Happy birthday, main man!

Sunday, March 14, 2010

Midterms in Jar City

It's midterms here and the locals are cranky, poorly behaved, and unkempt.  Good things on the horizon though.  For one, MIDTERMS BEING OVER in a week.


Invitation stock has arrived and will soon be whisked to FedEx for printing.  We found a great company out of Michigan that sells brightly colored, quality paper from a hydro powered mill.  The "whitewash" stock that almost everything will be printed on is 100% recycled/30% post-consumer, and at the moment I can't find that stats on the Poptone "tangy orange" envelopes or "lemondrop" cardstock for the insert cards.  We're skipping RSVP cards and envelopes -- it's all on the website.
 

Picture frame and coffee mug acquisition is also underway.

Now for the wild successes that bring great joy to our tired midterm minds.

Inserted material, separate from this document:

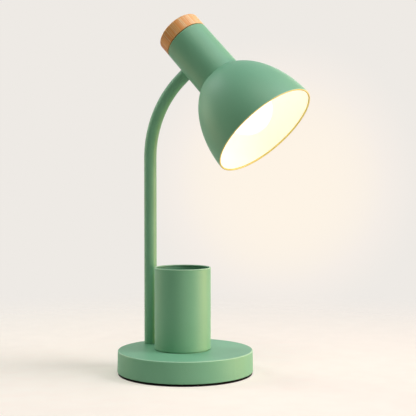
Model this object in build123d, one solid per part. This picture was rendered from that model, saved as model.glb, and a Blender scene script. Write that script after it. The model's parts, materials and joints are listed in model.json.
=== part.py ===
from build123d import *

import os
from math import cos, degrees, hypot, radians, sin, sqrt, tan

# A desk lamp whose round base carries a pen cup and a bent stem. Millimetres and degrees.
# The origin is the centre of the base's underside, +Z is up and +X is the way the head points.

# Base, seen from the table up
BASE_DIA = 160.0
BASE_DRAFT = 0.5            # the cover is this much slimmer, in radius, at its top
BASE_HEIGHT = 28.0
BASE_EDGE_RADIUS = 1.0
BASE_FOOT_RADIUS = 0.6
COVER_WALL = 1.5
PAD_THICK = 2.8
PAD_INSET = 0.8
PLATE_THICK = 2.0
PLATE_CLEARANCE = 0.3
WEIGHT_CLEARANCE = 2.0
WIRING_HEIGHT = 9.0         # between the plate and the weight
FOOT_DIA = 16.0
FEET_FROM_EDGE = 24.0
FEET_COUNT = 3
BASE_SCREW_DIA = 3.9
BASE_SCREW_HEAD_DIA = 7.4
BASE_SCREW_DEPTH = 8.0

# Where the stem and the cup stand: on one line through the base's centre, which the arm is
# swivelled away from at rest
SWIVEL_AT_REST = 13.1
STEM_FROM_EDGE = 19.2
STEM_CUP_GAP = 15.65        # clear between the tube and the cup

# Cord inlet and the terminals inside the base
INLET_FROM_STEM = 30.0      # degrees round the base, at the back
FOOT_FROM_INLET = 30.0
INLET_HEIGHT_ABOVE_PLATE = 6.8
INLET_HOLE_DIA = 10.0
INLET_BORE_DIA = 6.5
GROMMET_FLANGE_DIA = 13.0
GROMMET_LIP = 1.8
GROMMET_INNER_LIP = 1.0
CHANNEL_WIDTH = 12.0
CHANNEL_DEPTH = 4.0
BLOCK_LENGTH = 12.0
BLOCK_WIDTH = 20.0
BLOCK_CLEARANCE = 0.6
BLOCK_FROM_EDGE = 28.0
POLE_SPACING = 10.0
CLAMP_DIA = 4.0
CLAMP_BORE = 2.6
CLAMP_LENGTH = 10.0
CLAMP_SCREW_DIA = 2.6
CLAMP_SCREW_SPACING = 5.0
CLAMP_SCREW_INSET = 0.6
SCREW_SLOT_WIDTH = 0.5
SCREW_SLOT_DEPTH = 0.6
LEAD_DIA = 3.2
LEAD_BEND_RADIUS = 2.5
LEAD_STRAIGHT_LENGTH = 6.0
LEAD_PLATE_GAP = 0.1
BASE_LEAD_BEND_RADIUS = 6.0
BASE_LEAD_STRAIGHT_LENGTH = 18.0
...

We are 90% certain we have found our photographer at long last.  I'm not posting her here yet because the contracts aren't signed, and I'd die if someone swooped in and took her from us as a result of my bragging online about how awesome she is, how local she is, how great her work it, how affordable she is, and how she's available on our wedding day.  We were waiting for a sign and one came.  She was married on the same farm last year.  Done.  She's out of the country the next two weeks, then contracts are getting signed.

And second, yesterday, we hit the jar jackpot at the Habitat for Humanity ReStore!  They have the best stuff, the best prices, and their employees and volunteers are so much fun in this hoarding process.  So I have pretty high expectations when I go into the Restore, but this score was above and beyond my expectations.  I wish I had a photo of the what the shelves looked like when I walked in on Saturday.  I almost started crying.

One hundred thirty four pint size mason jars, 23 quart size mason jars, including this awesome Knox jar, that is definitely a keeper.  Bam!


Wednesday, March 3, 2010

Shooooes!

One might think with feet as big as mine I'd shy away from bright colors, but they would be wrong.  I don't dig white shoes -- they always strike me as geriatric.  The winner, or probable winner, is yellow!  Dig?